→ Exercise goal
Quote the material below exactly as written, from the first line to the line that holds "framed cane headboard.", endpoints included.

◇ ◇ ◇ ◇ ◇

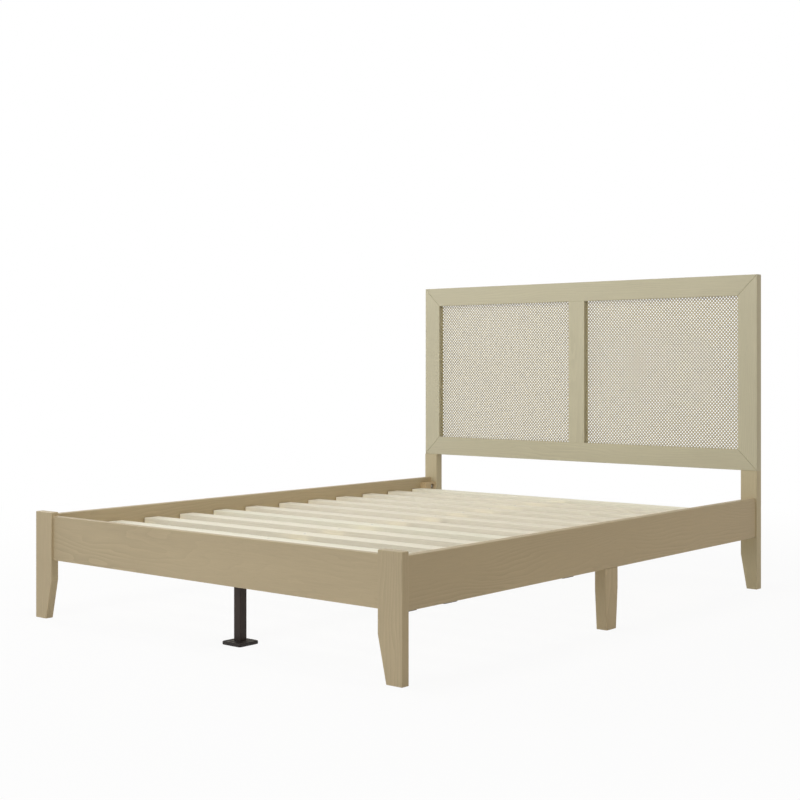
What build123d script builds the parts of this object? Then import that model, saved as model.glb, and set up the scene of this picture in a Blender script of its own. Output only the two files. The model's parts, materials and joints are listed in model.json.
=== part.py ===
"""Queen size platform bed with a framed cane headboard.

The origin is on the floor below the middle of the bed. +Z is up, the head end is
towards +Y, and left and right are those of someone standing at the foot end and
looking at the headboard, so right is +X. All lengths are in millimetres.
"""
from build123d import *
import os
from math import cos, pi, sin

# Overall size
bed_width = 1600.0
bed_length = 2112.0
bed_height = 1184.0
foot_end = -bed_length / 2
head_end = bed_length / 2
half_width = bed_width / 2

# Legs and posts
taper_height = 130.0
post_width = 85.5
post_depth = 29.0
post_height = 354.0
post_toe = 56.0
post_inner = half_width - post_width
mid_leg_width = 76.0
mid_leg_toe = 56.0
mid_leg_depth = 40.0
mid_leg_setback = 1047.0
mid_leg_y = foot_end + mid_leg_setback
mid_leg_tongue_top = 249.0
head_leg_width = 65.0
head_leg_depth = 38.0
head_leg_toe = 41.0
head_leg_front = head_end - head_leg_depth
wood_edge = 3.0
small_edge = 1.5
sawn_edge = 1.0
floor_edge_limit = 1.0

# Rails
rail_bottom = 195.0
rail_top = 341.5
foot_rail_recess = 9.0
foot_rail_back = foot_end + post_depth
side_rail_inset = 4.3
side_rail_thickness = 28.0
side_rail_outer = half_width - side_rail_inset
side_rail_inner = side_rail_outer - side_rail_thickness

# Slats and what carries them
slat_length = 1524.0
slat_width = 64.0
slat_thickness = 18.0
slat_top = 297.5
slat_bottom = slat_top - slat_thickness
slat_pitch = 165.0
slats_in_set = 6
slat_set_setbacks = [104.0, 1112.0]
ledger_size = 28.0
ledger_inner = side_rail_inner - ledger_size
block_length = 72.0
block_bottom = 210.0
block_top = 322.0
block_foot_y = foot_rail_back
block_head_y = head_leg_front - block_length

# Corner joint: a bolt screwed into the leg, with a nut in a round pocket
pocket_radius = 12.0
pocket_depth = 24.0
pocket_setback = 22.0
bolt_heights = [235.0, 303.0]
bolt_radius = 4.0
bolt_x = ledger_inner + ledger_size / 2
bolt_end_past_pocket = 2.0
bolt_in_leg = 22.0
washer_radius = 11.8
washer_length = 14.0
nut_flats = 13.0
nut_sides = 6
nut_start = 1.0
nut_thickness = 6.0

# Headboard frame
frame_depth = 35.5
frame_front = head_end - frame_depth
frame_bottom = 445.0
frame_member = 78.5
mullion_width = 75.0
joining_plate_width = 32.0
joining_plate_height = 160.0
joining_screw_length = 20.0
joining_screw_shifts = [-62.0, -22.0, 22.0, 62.0]
seam_half_width = 0.9
seam_depth = 2.0
seam_overrun = 2.0
panel_recess = 13.0
panel_thickness = 3.0
rabbet_width = 10.0
bead_depth = 12.0
panel_front = frame_front + panel_recess
panel_back = panel_front + panel_thickness
opening_bottom = frame_bottom + frame_member
opening_top = bed_height - frame_member
opening_outer = half_width - frame_member
opening_inner = mullion_width / 2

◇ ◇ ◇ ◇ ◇

→ Written answer
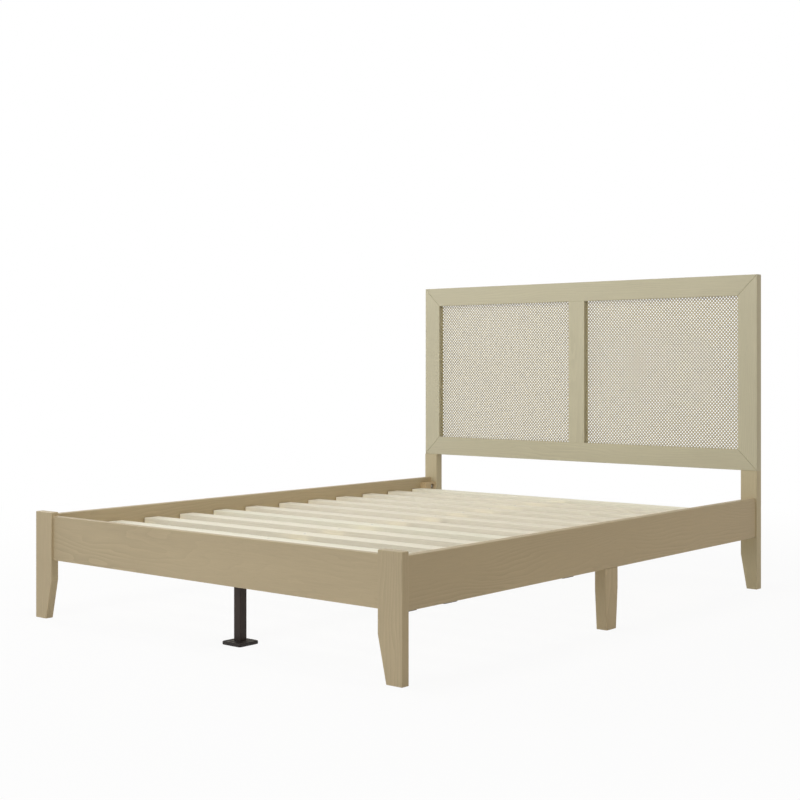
What build123d script builds the parts of this object? Then import that model, saved as model.glb, and set up the scene of this picture in a Blender script of its own. Output only the two files. The model's parts, materials and joints are listed in model.json.
=== part.py ===
"""Queen size platform bed with a framed cane headboard.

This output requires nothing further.